Çıkarılan çatışmalarda Müslümanlar katlediliyor
Nijerya’daki Hıristiyan ve laik bürokrasi, dört eyalette uygulanan şeriat yönetiminden rahatsız olduklarını sürekli ifade ediyor. Müslümanlar ve Hıristiyanlar arasındaki etnik ve dini çatışmaların şeriattan kaynaklandığını iddia ediyorlar. Hıristiyanlar ufak bahaneler öne sürerek sürekli Müslüman kesimleri provoke ederek çatışmaların çıkmasına sebep oluyor. Çıkan çatışmalarda da her seferinde yüzlerce kişi hayatını kaybediyor. Ancak Hıristiyanlar genelde; Müslümanların köy ve kasabalarına baskınlar düzenleyerek çocuk kadın demeden korkunç katliamlara imza atıyorlar.
Nijerya’nın geçmişi ve İslami hareket önderi Şeyh Osman
Nijerya’da İslam, fiili olarak miladi onuncu yüzyılın ortalarında Endülüs fakihleri vasıtasıyla yayıldı. Sudan’la ülke arasındaki ticaret yolu da yeni gelen dinin güçlenmesine katkıda bulundu.
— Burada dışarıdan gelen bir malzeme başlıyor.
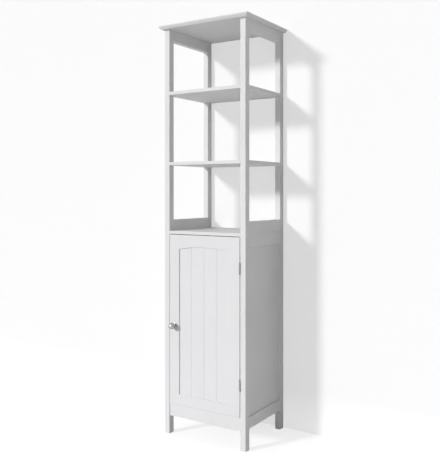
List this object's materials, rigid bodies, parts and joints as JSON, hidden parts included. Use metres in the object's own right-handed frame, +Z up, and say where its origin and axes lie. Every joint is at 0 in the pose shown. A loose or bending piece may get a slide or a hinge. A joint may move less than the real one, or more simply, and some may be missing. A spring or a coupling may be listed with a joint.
{
  "type": "tall bathroom cabinet",
  "caption": "Tall free-standing bathroom cabinet: an open shelf tower over a cupboard with an arched, framed bead-board door on butt hinges.",
  "frame": {"origin": "on the floor, under the middle of the overall bounding box", "axes": "+X to the right as seen from the door side, +Y from the door towards the wall, +Z up"},
  "size_m": [0.4068, 0.3154, 1.587],
  "materials": {
    "white_paint": "satin white paint on board and wood",
    "bare_hardwood": "bare turned hardwood",
    "nickel": "satin nickel plate",
    "zinc_steel": "bright zinc plate",
    "white_plastic": "moulded, matt",
    "magnet": "dark sintered block"
  },
  "bodies": {
    "carcass": {"back_panel": "white_paint", "back_rail": "white_paint", "cabinet_floor": "white_paint", "cabinet_top": "white_paint", "catch_housing": "white_plastic", "catch_magnet": "magnet", "catch_screws": "zinc_steel", "front_apron": "white_paint", "hinge_lower_pin": "nickel", "hinge_lower_post_leaf": "nickel", "hinge_screws_post": "nickel", "hinge_upper_pin": "nickel", "hinge_upper_post_leaf": "nickel", "inner_shelf": "white_paint", "lower_shelf": "white_paint", "post_back_left": "white_paint", "post_back_right": "white_paint", "post_front_left": "white_paint", "post_front_right": "white_paint", "shelf_pins": "zinc_steel", "side_panel_left": "white_paint", "side_panel_right": "white_paint", "side_rail_bottom_left": "white_paint", "side_rail_bottom_right": "white_paint", "side_rail_gallery_left": "white_paint", "side_rail_gallery_right": "white_paint", "side_rail_mid_left": "white_paint", "side_rail_mid_right": "white_paint", "side_rail_top_left": "white_paint", "side_rail_top_right": "white_paint", "top_board": "white_paint", "upper_shelf": "white_paint", "wood_dowels": "bare_hardwood"},
    "door": {"door_bead_panel": "white_paint", "door_bottom_rail": "white_paint", "door_knob": "nickel", "door_stile_left": "white_paint", "door_stile_right": "white_paint", "door_top_rail": "white_paint", "hinge_lower_door_leaf": "nickel", "hinge_screws_door": "nickel", "hinge_upper_door_leaf": "nickel", "knob_screw": "zinc_steel", "strike_plate": "zinc_steel", "strike_screws": "zinc_steel"}
  },
  "joints": [
    {"name": "door_hinge", "type": "hinge", "parent": "carcass", "child": "door", "pos_m": [0.16145, -0.13095, 0.4495], "axis": [0, 0, 1], "range_deg": [0, 180]}
  ]
}
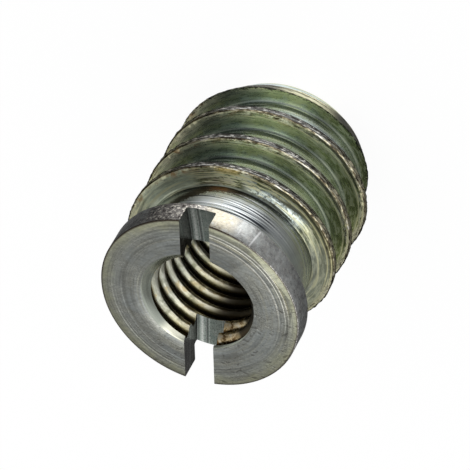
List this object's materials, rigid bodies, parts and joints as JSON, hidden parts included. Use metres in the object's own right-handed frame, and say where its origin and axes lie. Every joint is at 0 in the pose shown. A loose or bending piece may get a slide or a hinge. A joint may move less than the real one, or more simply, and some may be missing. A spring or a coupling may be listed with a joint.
{
  "type": "threaded insert",
  "caption": "Screw-in metal insert: slotted collar, coarse outer wood thread with a lead-in cone, and a through bore for a machine screw.",
  "frame": {"origin": "centre of the entry end's face, on the insert's axis", "axes": "+Z along the axis, from the entry end to the slotted collar; Y along the driver slot, whose deepest place lies towards +Y"},
  "size_m": [0.0144, 0.0144, 0.0172],
  "materials": {
    "zinc_steel": "turned steel, zinc plated, with an olive-yellow passivation and bare torn crests"
  },
  "bodies": {
    "root": {"threaded_insert": "zinc_steel"}
  },
  "joints": []
}
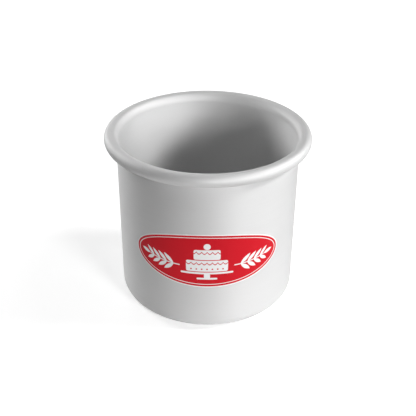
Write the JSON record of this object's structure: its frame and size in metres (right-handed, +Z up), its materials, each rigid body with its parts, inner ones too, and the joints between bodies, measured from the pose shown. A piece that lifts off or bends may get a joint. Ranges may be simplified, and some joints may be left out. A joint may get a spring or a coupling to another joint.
{
  "type": "round cake tin",
  "caption": "Deep straight-sided round baking tin in satin aluminium with a rolled rim bead and an oval adhesive label on the front wall.",
  "frame": {"origin": "centre of the underside of the base, on the tin's axis", "axes": "+Z up along the tin's axis, out of its mouth; the label faces -Y"},
  "size_m": [0.0882, 0.0882, 0.0772],
  "materials": {
    "anodised_aluminium": "satin anodised, fine and even, with no polish",
    "printed_film": "printed self-adhesive film, red with white ornament and a white edge"
  },
  "bodies": {
    "root": {"tin": "anodised_aluminium", "label": "printed_film"}
  },
  "joints": []
}
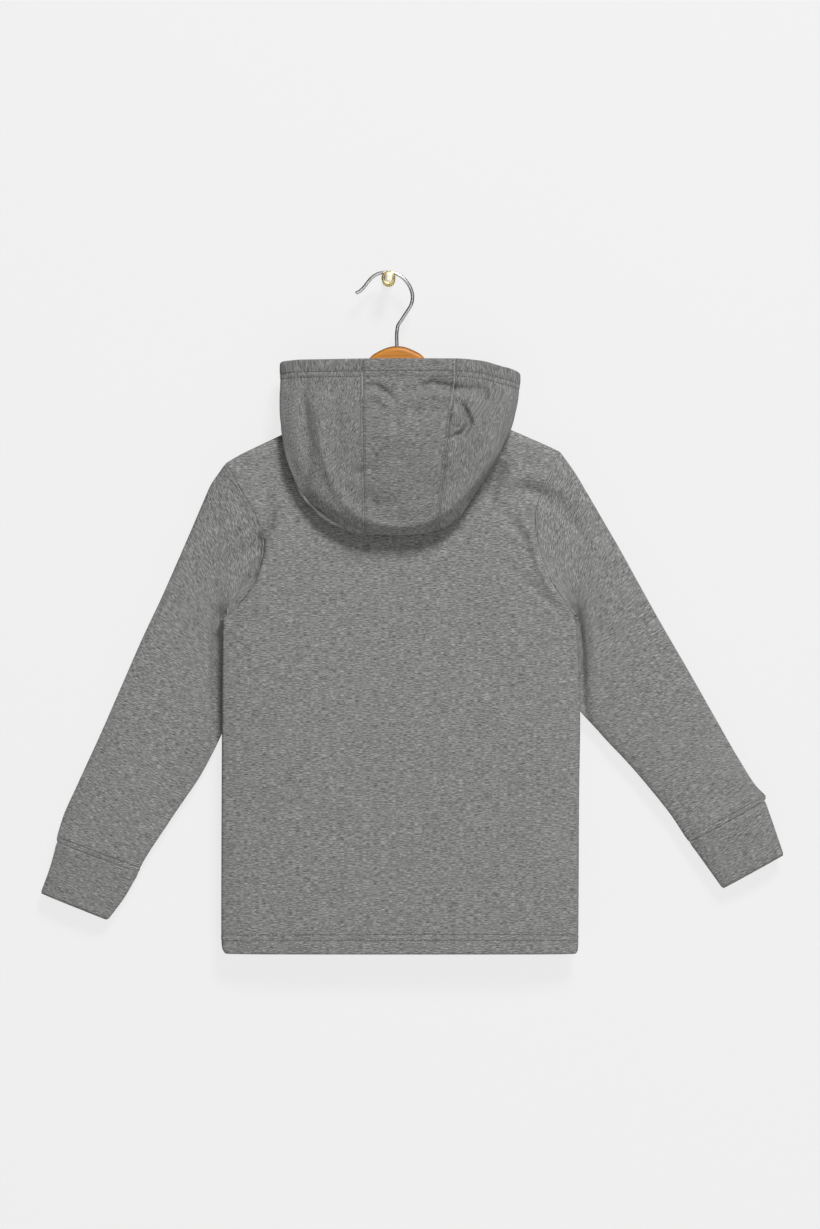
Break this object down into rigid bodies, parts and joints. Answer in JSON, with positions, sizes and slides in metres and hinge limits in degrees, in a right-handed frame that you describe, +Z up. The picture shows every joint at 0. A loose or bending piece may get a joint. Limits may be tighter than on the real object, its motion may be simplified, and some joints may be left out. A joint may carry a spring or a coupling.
{
  "type": "toddler hoodie on a hanger",
  "caption": "Child's plain hooded jersey top with long sleeves, hung by its shoulders on a wooden hanger whose wire hook rests on a brass wall peg.",
  "frame": {"origin": "centre of the peg's flat wall face, where the whole part is held", "axes": "+Z up; +Y into the wall, so that the garment's back faces -Y; +X to the right as seen from -Y"},
  "size_m": [0.6705, 0.0525, 0.6152],
  "materials": {
    "back_panel": "matte grey marl jersey",
    "front_panel": "matte grey marl jersey",
    "sleeve_left": "matte grey marl jersey",
    "sleeve_right": "matte grey marl jersey",
    "cuff_left": "matte grey marl jersey",
    "cuff_right": "matte grey marl jersey",
    "hood_centre": "matte grey marl jersey",
    "hood_left": "matte grey marl jersey",
    "hood_right": "matte grey marl jersey",
    "hanger_wood": "varnished",
    "hanger_hook": "polished",
    "wall_peg": "polished"
  },
  "bodies": {
    "root": {"back_panel": "back_panel", "front_panel": "front_panel", "sleeve_left": "sleeve_left", "sleeve_right": "sleeve_right", "cuff_left": "cuff_left", "cuff_right": "cuff_right", "hood_centre": "hood_centre", "hood_left": "hood_left", "hood_right": "hood_right", "hanger_wood": "hanger_wood", "hanger_hook": "hanger_hook", "wall_peg": "wall_peg"}
  },
  "joints": []
}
Hausa Kabilesi’nin çok sayıda Nijeryalı’nın İslam’a girmesinde büyük rolü oldu. Nijerya’da İslam’ın yayılmasında dönüm noktası, 1804 yılında Osman Dan Fodyo (Osman Bin Fodyo ya da diğer adıyla Şeyh Osman) liderliğinde Reform Hareketi’nin kurulmasıydı. Zira bu hareket, Nijerya’nın kuzeyinin Sokoto Hilafeti adıyla İslam hükmü altında birleşmesiyle sonuçlanmıştır. Osman Dan Fodyo 1817`de vefatı sonrası Sokoto devletinin başına yine kendisi gibi bir ilim adamı olan oğlu Muhammedu Bello geçti. Birçok saltanat ülkeyi ele geçirmeyi denemişse de yaklaşık 75 yıl boyunca ülke İslami hükümlerle yönetilmişti. Daha sonra Rabiğ Bin Zübeyr’in idaresindeki Borno Saltanatı 1893 yılında ülke yönetimini ele geçirmiştir. İngiltere, sömürgecilik döneminde (1900-1960) Nijerya’ya İslam kanunları yerine kendi kanunlarını dikte ettirdi. Öyle ki İslami kanunlar bir anı olarak kaldı. Bağımsızlıktan sonra da durum aynı şekilde devam etti. Hatta Hıristiyanlar ülkede büyük nüfuz sahibi oldu.